Le llamábamos así porque tenía una vieja
puerta de madera, cerrada a cal y canto, y diseñada a prueba de cualquier ocurrencia
de dos niños y su infinita curiosidad. En realidad, de secreto no tenía nada,
ya que simplemente estaba escorada
detrás de varios árboles en el límite del colegio. Nos gustaba pensar
que ahí hacían experimentos secretos o tenían allí guardadas todas las
pelotas perdidas de todos los niños a lo
largo de toda la historia del mundo mundial. Tras la tempestad de piedras y
patadas diarias que le propinábamos a la robusta puerta, nos desabrochábamos
los pantalones y con la chorra al aire, meábamos toda la puerta maldiciéndola y
jurándole que mañana volveríamos para acabar con ella de una vez por todas.
Kike se vino
aquel día a casa, normalmente cuando íbamos a casa de uno o del otro las mamás
nos obligaban a hacer los deberes, pero aquel día pudimos jugar desde el primer
momento porque mamá tenía que ir a algún sitio. Hacíamos combates pokémon y
Kike siempre ganaba. Tenía un blastoiser que mataba a mi charizard a base de
hidrobombas. No podía soportar la idea de perder siempre y le pegaba, pero él
era tan grande y fuerte que mis patadas eran un juego, y se reía, y la cara se
le achinaba y la papada le crecía como un bollo de crema recién salido del
horno, entonces, era yo quien sonreía.
Jugamos hasta
que cayó la noche y se hizo la hora de cenar. Patatas fritas con huevos fritos
y palitos de merluza. Yo odiaba los palitos de merluza y a Kike no le gustaban
los huevos fritos asique los cambiábamos cuando mamá no miraba. Kike Siempre
conseguía engañarme para robarme unas cuantas patatas, pero no me importaba,
era mi forma de pedirle perdón por las patadas. Patatas por patadas, ese era el
trato.
Al día
siguiente Kike no fue al cole porque tenía que ir al médico asique fui yo solo.

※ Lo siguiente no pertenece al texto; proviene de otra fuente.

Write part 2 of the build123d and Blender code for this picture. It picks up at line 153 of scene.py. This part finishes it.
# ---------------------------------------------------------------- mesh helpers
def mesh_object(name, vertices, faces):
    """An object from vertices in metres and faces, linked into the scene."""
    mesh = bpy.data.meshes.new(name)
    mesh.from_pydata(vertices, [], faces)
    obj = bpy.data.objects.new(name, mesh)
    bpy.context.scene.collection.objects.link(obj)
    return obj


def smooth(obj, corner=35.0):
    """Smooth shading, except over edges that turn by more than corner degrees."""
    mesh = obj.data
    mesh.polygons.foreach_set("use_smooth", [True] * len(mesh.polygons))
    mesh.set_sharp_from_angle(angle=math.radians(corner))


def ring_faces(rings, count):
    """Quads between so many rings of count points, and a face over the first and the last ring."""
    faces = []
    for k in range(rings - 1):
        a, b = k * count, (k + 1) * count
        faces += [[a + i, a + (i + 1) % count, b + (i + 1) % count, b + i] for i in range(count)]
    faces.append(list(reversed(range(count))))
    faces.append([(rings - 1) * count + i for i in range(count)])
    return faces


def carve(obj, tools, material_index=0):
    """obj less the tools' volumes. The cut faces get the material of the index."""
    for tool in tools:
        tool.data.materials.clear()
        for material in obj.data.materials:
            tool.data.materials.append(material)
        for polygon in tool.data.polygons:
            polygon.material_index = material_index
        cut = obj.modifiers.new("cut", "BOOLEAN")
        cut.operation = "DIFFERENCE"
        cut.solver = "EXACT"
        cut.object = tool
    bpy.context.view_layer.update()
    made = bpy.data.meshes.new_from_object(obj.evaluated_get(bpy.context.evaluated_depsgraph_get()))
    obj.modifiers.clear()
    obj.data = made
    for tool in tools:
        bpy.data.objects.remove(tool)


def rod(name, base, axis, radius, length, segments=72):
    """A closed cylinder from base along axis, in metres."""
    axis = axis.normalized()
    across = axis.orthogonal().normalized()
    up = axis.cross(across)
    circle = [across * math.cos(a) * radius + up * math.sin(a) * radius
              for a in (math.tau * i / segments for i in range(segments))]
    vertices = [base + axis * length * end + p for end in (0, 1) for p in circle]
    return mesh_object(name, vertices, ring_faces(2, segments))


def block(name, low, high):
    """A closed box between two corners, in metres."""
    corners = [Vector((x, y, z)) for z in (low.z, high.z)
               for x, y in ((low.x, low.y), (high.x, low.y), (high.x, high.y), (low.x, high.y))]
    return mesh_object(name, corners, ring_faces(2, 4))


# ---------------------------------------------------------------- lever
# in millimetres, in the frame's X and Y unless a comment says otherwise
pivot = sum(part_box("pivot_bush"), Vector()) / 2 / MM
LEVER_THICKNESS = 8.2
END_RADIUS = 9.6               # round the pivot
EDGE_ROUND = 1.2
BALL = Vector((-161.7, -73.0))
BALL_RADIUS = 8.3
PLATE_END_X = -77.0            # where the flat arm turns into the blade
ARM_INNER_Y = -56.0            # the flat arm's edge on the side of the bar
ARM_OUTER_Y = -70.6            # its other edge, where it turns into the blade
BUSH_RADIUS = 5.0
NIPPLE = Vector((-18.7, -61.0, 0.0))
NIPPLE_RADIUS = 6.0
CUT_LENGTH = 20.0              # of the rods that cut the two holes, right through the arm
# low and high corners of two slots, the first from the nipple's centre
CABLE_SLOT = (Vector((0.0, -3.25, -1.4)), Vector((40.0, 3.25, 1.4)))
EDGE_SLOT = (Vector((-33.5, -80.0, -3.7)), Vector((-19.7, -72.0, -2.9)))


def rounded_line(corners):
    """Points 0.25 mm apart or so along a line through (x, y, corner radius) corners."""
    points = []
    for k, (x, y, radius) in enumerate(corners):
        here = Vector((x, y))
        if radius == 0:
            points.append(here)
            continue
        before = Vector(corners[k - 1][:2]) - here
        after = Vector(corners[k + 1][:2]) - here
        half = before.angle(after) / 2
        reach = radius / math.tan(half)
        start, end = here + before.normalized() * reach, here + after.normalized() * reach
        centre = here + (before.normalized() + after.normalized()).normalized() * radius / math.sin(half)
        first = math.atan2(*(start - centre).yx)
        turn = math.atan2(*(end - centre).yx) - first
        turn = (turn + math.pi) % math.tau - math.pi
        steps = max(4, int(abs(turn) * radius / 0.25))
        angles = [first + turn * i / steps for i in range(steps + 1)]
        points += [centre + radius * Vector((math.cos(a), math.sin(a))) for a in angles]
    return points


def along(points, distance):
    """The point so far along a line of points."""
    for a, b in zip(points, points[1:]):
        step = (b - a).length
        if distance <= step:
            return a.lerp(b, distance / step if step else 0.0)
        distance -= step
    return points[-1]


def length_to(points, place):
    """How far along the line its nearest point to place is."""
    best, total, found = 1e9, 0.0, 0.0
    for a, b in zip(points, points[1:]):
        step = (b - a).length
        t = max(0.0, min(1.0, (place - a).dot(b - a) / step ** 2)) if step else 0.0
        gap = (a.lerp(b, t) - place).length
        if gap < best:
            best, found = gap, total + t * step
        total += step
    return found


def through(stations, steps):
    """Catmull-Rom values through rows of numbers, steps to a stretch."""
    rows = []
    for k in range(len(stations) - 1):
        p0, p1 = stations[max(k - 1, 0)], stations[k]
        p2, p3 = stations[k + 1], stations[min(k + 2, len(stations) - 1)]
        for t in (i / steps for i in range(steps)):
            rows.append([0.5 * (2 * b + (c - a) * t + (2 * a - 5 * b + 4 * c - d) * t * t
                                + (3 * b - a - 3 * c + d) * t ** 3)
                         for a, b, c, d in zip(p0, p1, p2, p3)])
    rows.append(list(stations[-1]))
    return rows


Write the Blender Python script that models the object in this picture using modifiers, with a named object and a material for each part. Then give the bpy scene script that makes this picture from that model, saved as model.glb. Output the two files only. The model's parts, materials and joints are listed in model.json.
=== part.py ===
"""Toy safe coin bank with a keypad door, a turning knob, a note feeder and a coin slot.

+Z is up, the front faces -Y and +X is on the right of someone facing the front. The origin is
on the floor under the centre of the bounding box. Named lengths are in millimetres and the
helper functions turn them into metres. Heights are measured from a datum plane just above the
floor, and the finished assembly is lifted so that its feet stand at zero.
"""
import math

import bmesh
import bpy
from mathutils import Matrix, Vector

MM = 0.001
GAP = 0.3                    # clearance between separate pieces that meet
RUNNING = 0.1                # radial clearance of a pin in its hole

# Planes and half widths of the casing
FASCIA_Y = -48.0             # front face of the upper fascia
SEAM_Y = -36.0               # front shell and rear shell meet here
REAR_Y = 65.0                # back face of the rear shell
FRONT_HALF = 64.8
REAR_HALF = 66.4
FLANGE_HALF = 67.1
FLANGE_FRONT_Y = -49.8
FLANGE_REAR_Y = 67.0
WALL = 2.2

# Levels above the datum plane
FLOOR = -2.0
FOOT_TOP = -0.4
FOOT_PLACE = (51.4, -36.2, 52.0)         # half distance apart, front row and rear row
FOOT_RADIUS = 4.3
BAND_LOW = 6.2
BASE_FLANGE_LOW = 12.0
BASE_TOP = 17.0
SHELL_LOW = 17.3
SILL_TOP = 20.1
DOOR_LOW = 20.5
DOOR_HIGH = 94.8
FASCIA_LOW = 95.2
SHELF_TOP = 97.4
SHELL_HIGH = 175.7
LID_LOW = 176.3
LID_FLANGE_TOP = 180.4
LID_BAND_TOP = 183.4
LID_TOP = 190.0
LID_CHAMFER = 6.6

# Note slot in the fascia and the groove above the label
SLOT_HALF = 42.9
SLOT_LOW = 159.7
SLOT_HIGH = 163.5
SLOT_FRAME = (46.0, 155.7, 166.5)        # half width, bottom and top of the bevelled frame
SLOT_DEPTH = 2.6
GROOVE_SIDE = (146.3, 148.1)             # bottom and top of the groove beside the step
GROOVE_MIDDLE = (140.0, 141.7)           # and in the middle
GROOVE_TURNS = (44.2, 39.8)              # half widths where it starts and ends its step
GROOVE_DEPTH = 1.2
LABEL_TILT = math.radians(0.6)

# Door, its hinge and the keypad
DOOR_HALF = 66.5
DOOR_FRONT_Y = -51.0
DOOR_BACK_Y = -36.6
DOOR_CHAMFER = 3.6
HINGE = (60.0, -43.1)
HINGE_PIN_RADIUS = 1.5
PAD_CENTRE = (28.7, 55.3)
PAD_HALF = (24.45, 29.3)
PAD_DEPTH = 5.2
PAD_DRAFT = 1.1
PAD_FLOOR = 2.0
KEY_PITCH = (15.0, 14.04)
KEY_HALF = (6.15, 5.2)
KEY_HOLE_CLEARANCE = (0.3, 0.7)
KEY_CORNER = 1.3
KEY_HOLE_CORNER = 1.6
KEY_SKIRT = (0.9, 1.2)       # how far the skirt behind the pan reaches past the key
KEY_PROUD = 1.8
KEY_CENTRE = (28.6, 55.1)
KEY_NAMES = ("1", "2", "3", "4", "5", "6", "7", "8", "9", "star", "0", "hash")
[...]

Todo el mundo me preguntaba si sabía dónde estaba y yo les decía que en el
medico, pero me extrañaba tanta curiosidad por parte de los demás, como si
supiesen algo que yo ignoraba. Esta vez fue el yayo quien vino a por mí y como
no estaba Kike pues fuimos directamente a casa sin mear aquella maldita puerta.
El sábado por
la mañana, mamá me llevo a casa de Kike. Llevaba en la mochila una muda limpia
y la gameboy con el pokémon. Kike estaba jugando con los muñecos y le dije si
hacíamos un combate pero quería jugar a son Goku, yo le dije que vale, pero que
luego hiciésemos un combate, había estado entrenando y esta vez le iba a ganar.
Kike tenía todos los muñecos que podría querer un niño, y los tenía todos en el
sótano. Era su base, nuestra base, donde derramábamos los muñecos por todas
partes y el suelo se convertía en un campo de minas de juguetes abandonados. Le
pregunté que si echábamos un combate y me dijo que vale. Perdí igualmente.
Le empuje y le dije que hacía trampas,
pero me ignoró. No me sonrió. Mi papá ha muerto. Me senté a su lado y así nos
quedamos toda la tarde, quietos, inmóviles, perdidos en un campo de minas de
juegos insuficientes, dibujando círculos sobre el suelo con el dedo índice y la
cabeza gacha, buscando la salida de aquel laberinto.
El lunes
volvimos al cole pero Kike aún estaba perdido en aquel laberinto de juguetes. Había
perdido la sonrisa y los ojos estaban destinados en ninguna parte. Para comer
teníamos puré asqueroso y hamburguesa con patatas fritas, le ofrecí las mías,
pero se las comió a desgana. Yo no sabía qué hacer. Estaba desolado y cuando le
miraba solo veía una alegría arrebatada de cuajo, tan puro era su corazón que habían
venido a arrancárselo del pecho. A si pasaron las tardes y las semanas y los meses, hasta que un día, en el sitio
secreto, un agaporni se posó sobre el árbol que nos daba cobijo. Kike se quedó
absorto observándolo, tanto que se le cayó el bollicao al suelo. Después de
mirarse embobados, el agaporni batió sus alas y despegó de la rama atravesando
el sitio secreto. Aun no conozco cual fue la razón, pero Kike se levantó y con
todas sus fuerzas arrojó una enorme piedra contra la puerta. La piedra astilló
la madera. Kike y yo nos miramos sorprendidos y comenzamos la lluvia de piedras
y luego patadas y más patadas contra la puerta astillada que cedía con cada
golpe que le dábamos, hasta que al fin, conseguimos arrancarle un trozo, y
luego otro, hasta hacerle un agujero. Kike lo atravesó sin dudarlo, se giró y
desde el otro lado me dijo con una sonrisa: ¡Vamos Pablo, a por los tesoros!